Nolen: “Hoover was always having Tom Mix come into the movie, even when Tom Mix had nothing to do with it. It was disassociation comedy at its best.”

Crow: “The station bought a package of old horror movies, and Bill came up with Gorgon to host Nightmare Theater each week. I thought Gorgon was one of the best things that Bill ever did creatively.”

Candelaria: “Nightmare started before Slam Bang, in about 1957 I think, and it was live. He didn’t talk about the movie so much as develop some sort of scheme that would tie in with the movie. I remember we had a movie called The Man They Could Not Hang. We had a gallows and Gorgon talked about how bad the guy was and what was going to happen to him.”

Nolen: “He had an amazing maniacal laugh.”

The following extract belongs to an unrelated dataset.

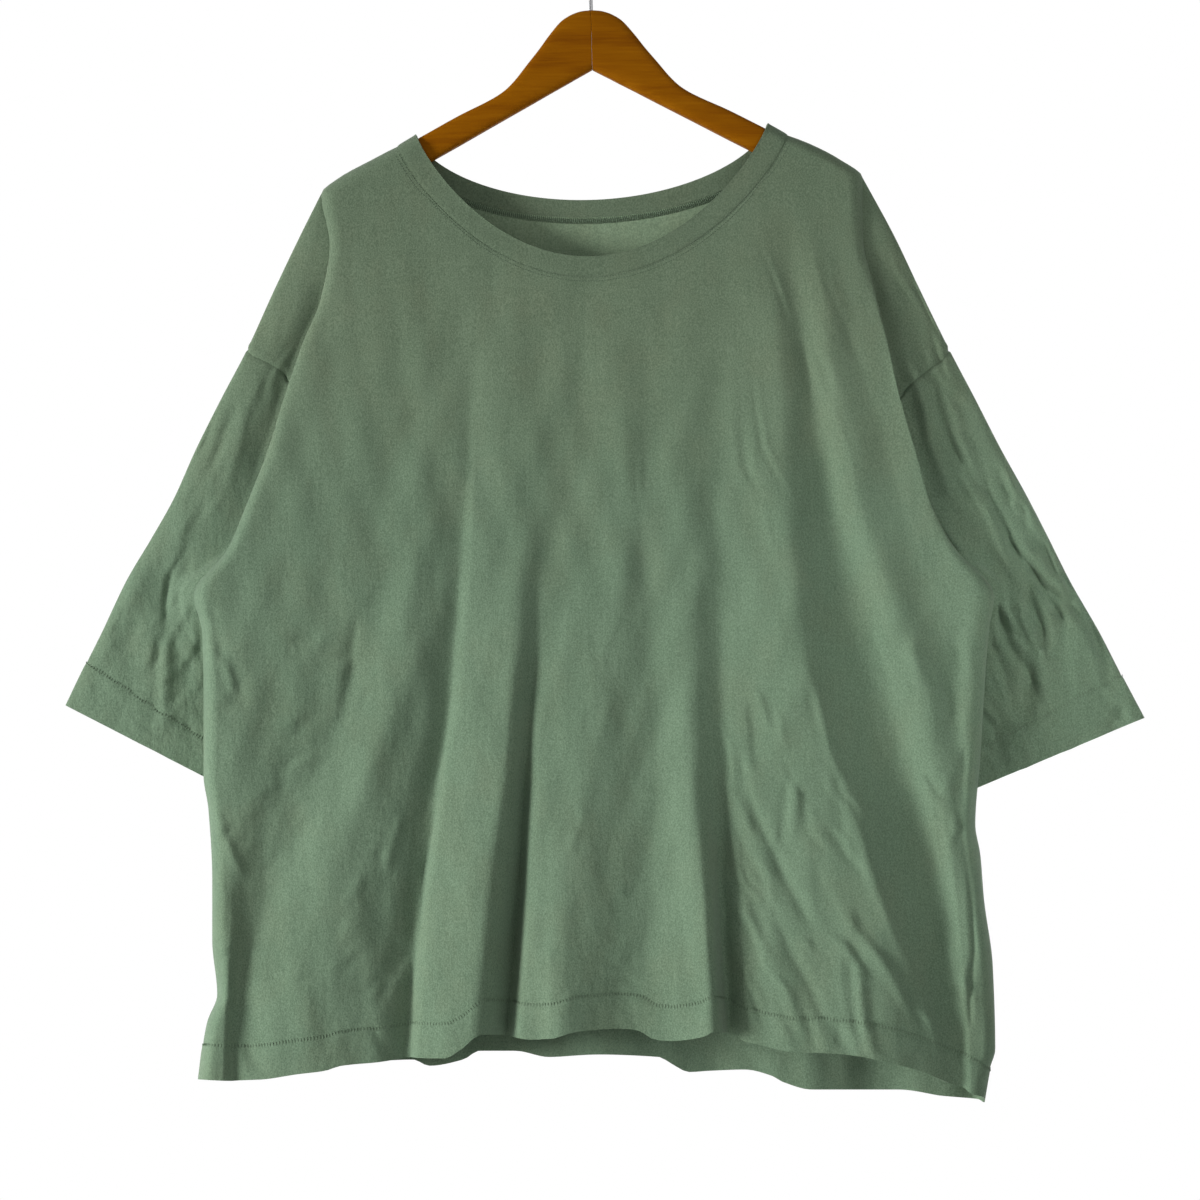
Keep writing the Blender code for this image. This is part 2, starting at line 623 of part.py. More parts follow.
def hang_cloth():
    cloth = Cloth()
    cloth.add("front_panel", panel_grid("front"))
    cloth.add("back_panel", panel_grid("back"), turned=True)
    for side in ("left", "right"):
        left = side == "left"
        for panel in ("front", "back"):
            cloth.add(panel + "_panel", shoulder_grid(side, panel), turned=left)
        cloth.add("sleeve_" + side, sleeve_grid(side), turned=left)
    cloth.add("neck_band", band_grid("front"), turned=True)
    cloth.add("neck_band", band_grid("back"))
    normals = cloth.normals()
    for name in cloth.pieces:
        band = name == "neck_band"
        finish = material(name + "_cotton", SAGE_BAND if band else SAGE, 0.95)
        points, faces = cloth.wall(name, BAND_WALL if band else WALL, normals)
        mesh_object(name, points, faces, finish)


def arm_ring(out, top, bottom, full):
    """One section of a wooden half: a rectangle with well rounded corners."""
    ring = []
    for i in range(ARM_SIDES):
        turn = 2 * math.pi * (i + 0.5) / ARM_SIDES
        across, along = math.cos(turn), math.sin(turn)
        size = (abs(across) ** ARM_SQUARENESS + abs(along) ** ARM_SQUARENESS) ** (-1 / ARM_SQUARENESS)
        y = across * size * HALF_THICKNESS * full
        down = (top + bottom) / 2 - along * size * (bottom - top) / 2
        ring.append((out, y, HEAD_DOWN + down))
    return ring


def tilt(points):
    """Turns places about the hook's top by the hanger's lean."""
    x = points[..., 0] * math.cos(HANGER_TILT) + points[..., 2] * math.sin(HANGER_TILT)
    down = points[..., 2] * math.cos(HANGER_TILT) - points[..., 0] * math.sin(HANGER_TILT)
    return np.stack([x, points[..., 1], down], axis=-1)


def wooden_half(side, finish, hole):
    rings = np.array([arm_ring(*row) for row in zip(*ARM.values())])
    rings[..., 0] += JOINT_GAP / 2
    if side == "left":
        rings[..., 0] *= -1
    points = upright(tilt(rings)).reshape(-1, 3)
    count = len(rings)
    faces = []
    for row in range(count - 1):
        for i in range(ARM_SIDES):
            after = (i + 1) % ARM_SIDES
            start, end = row * ARM_SIDES, (row + 1) * ARM_SIDES
            faces.append([start + i, start + after, end + after, end + i])
    faces.append(list(range(ARM_SIDES))[::-1])
    faces.append(list(range((count - 1) * ARM_SIDES, count * ARM_SIDES)))
    if side == "left":
        faces = [face[::-1] for face in faces]
    arm = mesh_object("hanger_arm_" + side, points, faces, finish)
    cut = arm.modifiers.new("stem hole", "BOOLEAN")
    cut.operation = "DIFFERENCE"
    cut.object = hole
    return arm


def stem_hole():
    """The drilled hole in the head, half of it in each wooden half."""
    mesh = bpy.data.meshes.new("stem_hole")
    tool = bmesh.new()
    depth = STEM_DEPTH + 1
    bmesh.ops.create_cone(
        tool, cap_ends=True, segments=12, radius1=STEM_HOLE_RADIUS * MM,
        radius2=STEM_HOLE_RADIUS * MM, depth=(depth + 6) * MM,
    )
    tool.to_mesh(mesh)
    tool.free()
    hole = bpy.data.objects.new("stem_hole", mesh)
    hole.location = upright(tilt(np.array([0.0, 0.0, HEAD_DOWN + depth / 2 - 3]))) * MM
    hole.rotation_euler = (0, -HANGER_TILT, 0)
    hole.hide_render = True
    hole.display_type = "WIRE"
    bpy.context.collection.objects.link(hole)
    return hole


def wire_hook(finish):
    """The steel wire: its stem, a soft bend to the right, and the round hook."""
    centre = HOOK_RADIUS - WIRE_RADIUS
    path = [(0, HEAD_DOWN + STEM_DEPTH), (0, HEAD_DOWN), (0, 47)]
    leave = math.radians(-45)
    join = (HOOK_RADIUS * math.cos(leave), centre - HOOK_RADIUS * math.sin(leave))
    bend = np.linspace(0, 1, 7)[1:]
    path += [(join[0] * s**2 * (1.6 - 0.6 * s), mix(47, join[1], s)) for s in bend[:-1]]
    for turn in np.radians(np.linspace(-45, 208, 24)):
        path.append((HOOK_RADIUS * math.cos(turn), centre - HOOK_RADIUS * math.sin(turn)))
    points = upright(tilt(np.array([(x, 0, down) for x, down in path], float))) * MM
    curve = bpy.data.curves.new("hook", "CURVE")
    curve.dimensions = "3D"
    curve.bevel_depth = WIRE_RADIUS * MM
    curve.bevel_resolution = 2
    curve.use_fill_caps = True
    spline = curve.splines.new("POLY")
    spline.points.add(len(points) - 1)
    for knot, place in zip(spline.points, points):
        knot.co = (*place, 1)
    curve.materials.append(finish)
    bpy.context.collection.objects.link(bpy.data.objects.new("hook", curve))


def hang_up():
    hole = stem_hole()
    for side in ("left", "right"):
        wooden_half(side, material("varnished_wood_" + side, WOOD, 0.35), hole)
    wire_hook(material("hook_steel", STEEL, 0.3, 1.0))


for thing in list(bpy.data.objects):
    bpy.data.objects.remove(thing, do_unlink=True)
hang_cloth()
hang_up()
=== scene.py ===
"""The looks of a wide drop-shoulder t-shirt with three-quarter sleeves on a wooden hanger.

Sizes are millimetres until MM turns them into metres, with the same axes and named sizes as the
solids: x runs to the right of someone who faces the front, y towards the back, and down is measured
from the inside top of the hook, the origin. Places on the cloth are given as seen by an eye
EYE_DISTANCE in front, and sight_line moves each one along its line of sight to its own depth.
"""

import json
import math

import bmesh
import bpy
import numpy as np
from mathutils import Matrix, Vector

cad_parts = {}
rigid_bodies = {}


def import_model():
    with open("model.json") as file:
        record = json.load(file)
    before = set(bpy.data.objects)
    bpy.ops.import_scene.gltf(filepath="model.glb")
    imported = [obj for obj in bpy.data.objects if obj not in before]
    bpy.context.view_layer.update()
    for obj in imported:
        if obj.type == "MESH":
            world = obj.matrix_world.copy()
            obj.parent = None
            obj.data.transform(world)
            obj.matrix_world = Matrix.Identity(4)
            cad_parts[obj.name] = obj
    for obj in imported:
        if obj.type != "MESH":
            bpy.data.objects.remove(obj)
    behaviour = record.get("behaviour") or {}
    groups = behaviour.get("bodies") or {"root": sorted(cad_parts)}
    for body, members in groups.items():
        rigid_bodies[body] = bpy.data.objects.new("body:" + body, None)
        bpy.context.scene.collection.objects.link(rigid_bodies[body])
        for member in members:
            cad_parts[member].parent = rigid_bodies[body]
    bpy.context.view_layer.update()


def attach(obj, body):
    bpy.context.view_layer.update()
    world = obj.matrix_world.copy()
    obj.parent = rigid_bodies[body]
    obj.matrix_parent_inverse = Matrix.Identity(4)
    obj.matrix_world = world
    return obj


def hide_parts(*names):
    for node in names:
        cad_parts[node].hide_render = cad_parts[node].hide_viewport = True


MM = 0.001

# Cloth
WALL = 1.5
BAND_WALL = 2.4
EYE_DISTANCE = 2000.0
EYE_X = 8.5
EYE_DOWN = 526.4
RIDGE_RADIUS = 9.0
HEM_DEPTH = 27.0
CUFF_DEPTH = 38.0
HEM_STEP = 0.5
HEM_STEP_WIDTH = 2.5
STITCH_DIP = 0.28
STITCH_DIP_WIDTH = 1.6
SEAM_DIP = {"left": 0.8, "right": 1.5}
SEAM_DIP_WIDTH = 1.1
SEAM_WELT = 0.5
SEAM_WELT_WIDTH = 1.4
WELT_RUN = 2.6
NECK_DIP = 0.3
NECK_DIP_WIDTH = 1.2
NECK_WELT = 0.2
NECK_STITCH_DIP = 0.4
NECK_STITCH_WIDTH = 0.9
BAND_ROLL = 0.12
BAND_EDGE = 0.35
BAND_EDGE_WIDTH = 1.6
CALM_DOWNS = (205, 330)

# Stitches: length, width and pitch, and whether they stand across their row. The neck's two rows
# and its overlock run beside the seam, and end some points short of the shoulders.
STITCHES = {
    "hem_stitches": (3.8, 0.75, 2.5, True),
    "neck_stitches": (1.9, 0.6, 2.2, False),
    "neck_overlock": (5.4, 1.1, 1.6, True),
}
NECK_ROWS = (1.4, 4.4)
OVERLOCK_RUN = 2.6
OVERLOCK_LIFT = 0.2
NECK_ROWS_END = 14
OVERLOCK_END = 20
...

Crow: “We didn’t have the technology to do things like reverb, so we would tape a lavaliere microphone right next to his Adam’s apple and then run the sound through a machine to get an echo effect. As George said, Bill had this guttural laugh as Gorgon that was frightening, and of course the kids loved that.”

“The kids loved that.” There could not be a better epitaph for Bill Camfield and his characters than that. Camfield left Channel 11 in 1972 to become the program director for a station in Denver, and Icky Twerp bid farewell. He announced to his loyal fans that he had inherited the Lost Twerp Mine from Uncle Ickabod, and with a shovel on his shoulder, he walked across the station parking lot and into the sunset, as “You’ll Never Walk Alone,” played in the background.

Camfield did not find the gold mine and returned to Texas a year later, but except for the occasional personal appearance, he put the characters away and concentrated on a broadcast consulting company he started called Business Communications, Inc. Camfield died in 1991. TCU awards a Bill Camfield Creative Writing Scholarship, and in 2005, he joined the Ernie Kovacs Comedy Hall of Fame. But there is something else.

Crow: “On the last page of every Slam Bang Theater script, written in big letters was F O C. It stood for Fade on Confusion.”